▶ [Source excerpt]:
..........

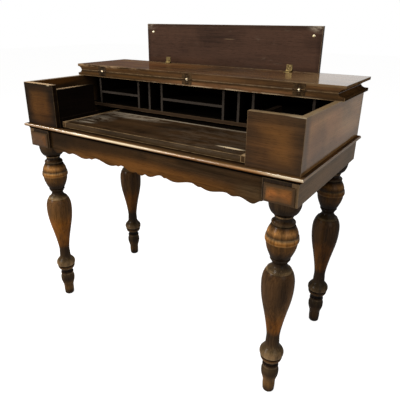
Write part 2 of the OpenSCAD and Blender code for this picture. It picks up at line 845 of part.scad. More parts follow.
module at_fall_lid_screws() {
    for (side = [left, right])
        translate([side * fall_hinge_w / 4, -fall_screw_out, fall_leaf_t - fall_reach])
            rotate([180, 0, 0]) children();
}

module at_fall_board_screws() {
    for (side = [left, right])
        translate([side * fall_hinge_w / 4, fall_reach - fall_leaf_t, fall_screw_out])
            rotate([-90, 0, 0]) children();
}

module fall_hinge_lid_leaves() {
    color("#b08d45") at_fall_hinges() difference() {
        union() {
            difference() {
                bar([-fall_hinge_w / 2, -fall_leaf_w, -fall_reach],
                    [fall_hinge_w / 2, 0, fall_leaf_t - fall_reach]);
                knuckle_room(fall_hinge_w, fall_knuckle_r, fall_knuckles, 1);
            }
            knuckles(fall_hinge_w, fall_knuckle_r, fall_knuckles, 0);
        }
        pin(fall_hinge_w + 1, fall_pin_r + pin_gap);
        at_fall_lid_screws() screw_hole(fall_leaf_t);
    }
}

module fall_hinge_board_leaves() {
    color("#b08d45") at_fall_hinges() difference() {
        union() {
            difference() {
                bar([-fall_hinge_w / 2, fall_reach - fall_leaf_t, 0],
                    [fall_hinge_w / 2, fall_reach, fall_leaf_w]);
                knuckle_room(fall_hinge_w, fall_knuckle_r, fall_knuckles, 0);
            }
            knuckles(fall_hinge_w, fall_knuckle_r, fall_knuckles, 1);
        }
        pin(fall_hinge_w + 1, fall_pin_r + pin_gap);
        at_fall_board_screws() screw_hole(fall_leaf_t);
    }
}

module fall_hinge_pins() {
    color("#8f7a4a") at_fall_hinges() pin(fall_hinge_w, fall_pin_r);
}

module fixed_top() {
    color("#4c3119") difference() {
        place() translate([0, 0, rim_z]) moulded_board(case_d + top_over, top_t);
        at_lid_hinges() lid_leaf_seat();
    }
}

// The lid lies face down on the fixed top
module lid_board() {
    color("#5a4028") difference() {
        place() translate([0, 0, lid_top_z]) mirror([0, 0, 1]) moulded_board(lid_back_y, lid_t);
        at_lid_hinges() mirror([0, 0, 1]) lid_leaf_seat();
        at_fall_hinges() at_fall_lid_screws() pilot_hole();
    }
}

module lid_screws() {
    color("#8f7a4a") {
        at_lid_hinges() mirror([0, 0, 1]) at_lid_screws() screw(lid_leaf_t);
        at_fall_hinges() at_fall_lid_screws() screw(fall_leaf_t);
    }
}

// Places of the studs on the inner face of the fall front
module at_studs() {
    place() for (side = [left, right])
        translate([side * (fall_half_w - stud_side), fall_in_y, fall_high_z - stud_drop])
            rotate([-90, 0, 0]) children();
}

module fall_board() {
    color("#4a2a1a") difference() {
        place() bar([-fall_half_w, fall_in_y, fall_low_z], [fall_half_w, fall_out_y, fall_high_z]);
        at_fall_hinges() at_fall_board_screws() pilot_hole();
        at_studs() pilot_hole();
    }
}

module fall_screws() {
    color("#8f7a4a") at_fall_hinges() at_fall_board_screws() screw(fall_leaf_t);
}

// Domed brass stud with its shank
module fall_studs() {
    dome_r = (stud_r * stud_r + stud_h * stud_h) / (2 * stud_h);
    shank_h = 8;
    color("#b08d45") at_studs() {
        intersection() {
            translate([0, 0, dome_r - stud_h]) sphere(r = dome_r, $fn = fine);
            translate([0, 0, -stud_h - 1]) cylinder(h = stud_h + 1, r = stud_r + 1, $fn = fine);
        }
        translate([0, 0, -stud_h / 2]) cylinder(h = shank_h, r = screw_r, $fn = fine);
    }
}

// Long rounded groove in the bed's upper face
module finger_groove() {
    run = pull_len - pull_w;
    translate([-run / 2, -pull_w / 2, -pull_deep]) cube([run, pull_w, pull_deep + 1]);
    for (side = [left, right])
        translate([side * run / 2, 0, -pull_deep])
            cylinder(h = pull_deep + 1, r = pull_w / 2, $fn = fine);
}

module writing_board() {
    color("#4a3018") place() difference() {
        bar([-batten_in_x, bed_front_y, bed_low_z], [batten_in_x, bed_seam_y, bed_top_z]);
        for (side = [left, right])
            translate([side * pull_x, bed_front_y + pull_y, bed_top_z]) finger_groove();
    }
}

module rear_bed_board() {
    color("#4a3018") place()
        bar([-batten_in_x, bed_seam_y, bed_low_z], [batten_in_x, bed_back_y, bed_top_z]);
}

module bed_batten(side) {
    color("#7a5530") place() on_side(side)
        bar([batten_in_x, bed_front_y, bed_low_z], [batten_out_x, bed_back_y, bed_top_z]);
}

leg(left, leg_front_y);  // leg_front_left
leg(right, leg_front_y);  // leg_front_right
leg(left, leg_rear_y);  // leg_back_left
leg(right, leg_rear_y);  // leg_back_right
corner_block(left, 0, block_front_d, leg_front_y);  // corner_block_front_left
corner_block(right, 0, block_front_d, leg_front_y);  // corner_block_front_right
corner_block(left, back_rail_y - block_back_d, back_rail_y, leg_rear_y);  // corner_block_back_left
corner_block(right, back_rail_y - block_back_d, back_rail_y, leg_rear_y);  // corner_block_back_right
apron_front();
side_rail(left);  // side_rail_left
side_rail(right);  // side_rail_right
back_rail();
corner_plate(left);  // corner_plate_left
corner_plate(right);  // corner_plate_right
waist_moulding_front();
waist_moulding_side(left);  // waist_moulding_left
waist_moulding_side(right);  // waist_moulding_right
case_bottom();
side_panel(left);  // side_panel_left
side_panel(right);  // side_panel_right
front_cheek(left);  // front_cheek_left
front_cheek(right);  // front_cheek_right
back_panel();
partition(left);  // partition_left
partition(right);  // partition_right
bed_guide(left);  // bed_guide_left
bed_guide(right);  // bed_guide_right
bed_runner(left);  // bed_runner_left
bed_runner(right);  // bed_runner_right
pigeonhole_cleats();
pigeonhole_base();
divider(-end_div_x);  // divider_end_left
divider(-outer_div_x);  // divider_outer_left
divider(-slot_div_x);  // divider_slot_left
divider(-mid_div_x);  // divider_middle_left
divider(mid_div_x);  // divider_middle_right
divider(slot_div_x);  // divider_slot_right
divider(outer_div_x);  // divider_outer_right
divider(end_div_x);  // divider_end_right
shelf(-end_div_x, -outer_div_x);  // shelf_left
shelf(-mid_div_x, mid_div_x);  // shelf_middle
shelf(outer_div_x, end_div_x);  // shelf_right
fixed_top();
lid_hinge_top_leaves();
lid_hinge_pins();
top_screws();
lid_board();
lid_hinge_lid_leaves();
fall_hinge_lid_leaves();
fall_hinge_pins();
lid_screws();
fall_board();
fall_hinge_board_leaves();
fall_screws();
fall_studs();
writing_board();
rear_bed_board();
bed_batten(left);  // bed_batten_left
bed_batten(right);  // bed_batten_right
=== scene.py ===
import math

import bpy
from mathutils import Matrix, Vector


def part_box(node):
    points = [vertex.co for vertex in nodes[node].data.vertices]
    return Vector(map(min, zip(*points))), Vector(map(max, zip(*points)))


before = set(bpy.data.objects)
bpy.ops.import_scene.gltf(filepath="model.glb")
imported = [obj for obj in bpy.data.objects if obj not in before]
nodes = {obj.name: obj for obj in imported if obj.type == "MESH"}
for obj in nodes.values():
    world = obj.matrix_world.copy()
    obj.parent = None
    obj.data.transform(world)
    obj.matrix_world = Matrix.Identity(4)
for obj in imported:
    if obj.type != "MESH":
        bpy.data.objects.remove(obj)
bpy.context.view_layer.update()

MM = 0.001


# Colours

def screen(red, green, blue):
    """A colour as it shows on screen, 0 to 255, turned into the linear one that shaders use."""
    def linear(value):
        share = value / 255
        return share / 12.92 if share <= 0.04045 else ((share + 0.055) / 1.055) ** 2.4
    return (linear(red), linear(green), linear(blue), 1.0)


# Stain, rubbed wood and dust, about from dark to light; some of them also serve as painted
# shade and painted highlights
SOOT_AND_SHADE = screen(14, 10, 7)
BLACKENED = screen(26, 18, 11)
DARK_STAIN = screen(48, 35, 22)
STAIN = screen(74, 54, 34)
RED_STAIN = screen(88, 54, 38)
OLIVE = screen(92, 74, 50)
RUBBED = screen(112, 76, 38)
ORANGE = screen(140, 86, 30)
RUSSET = screen(146, 104, 72)
PALE = screen(150, 120, 84)
COPPER = screen(164, 100, 48)
DUST = screen(158, 146, 128)
WORN_AND_HIGHLIGHT = screen(172, 142, 102)
HONEY = screen(186, 134, 76)
BARE_WOOD = screen(190, 160, 122)
CREAM = screen(226, 206, 172)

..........

▶ [Work instructions]: Set down, exactly and alone, the run of lines from the line that has "lid_board();" to the line that has "return (linear(red), linear(green), linear(blue), 1.0)".

▶ [Reply]:
lid_board();
lid_hinge_lid_leaves();
fall_hinge_lid_leaves();
fall_hinge_pins();
lid_screws();
fall_board();
fall_hinge_board_leaves();
fall_screws();
fall_studs();
writing_board();
rear_bed_board();
bed_batten(left);  // bed_batten_left
bed_batten(right);  // bed_batten_right
=== scene.py ===
import math

import bpy
from mathutils import Matrix, Vector


def part_box(node):
    points = [vertex.co for vertex in nodes[node].data.vertices]
    return Vector(map(min, zip(*points))), Vector(map(max, zip(*points)))


before = set(bpy.data.objects)
bpy.ops.import_scene.gltf(filepath="model.glb")
imported = [obj for obj in bpy.data.objects if obj not in before]
nodes = {obj.name: obj for obj in imported if obj.type == "MESH"}
for obj in nodes.values():
    world = obj.matrix_world.copy()
    obj.parent = None
    obj.data.transform(world)
    obj.matrix_world = Matrix.Identity(4)
for obj in imported:
    if obj.type != "MESH":
        bpy.data.objects.remove(obj)
bpy.context.view_layer.update()

MM = 0.001


# Colours

def screen(red, green, blue):
    """A colour as it shows on screen, 0 to 255, turned into the linear one that shaders use."""
    def linear(value):
        share = value / 255
        return share / 12.92 if share <= 0.04045 else ((share + 0.055) / 1.055) ** 2.4
    return (linear(red), linear(green), linear(blue), 1.0)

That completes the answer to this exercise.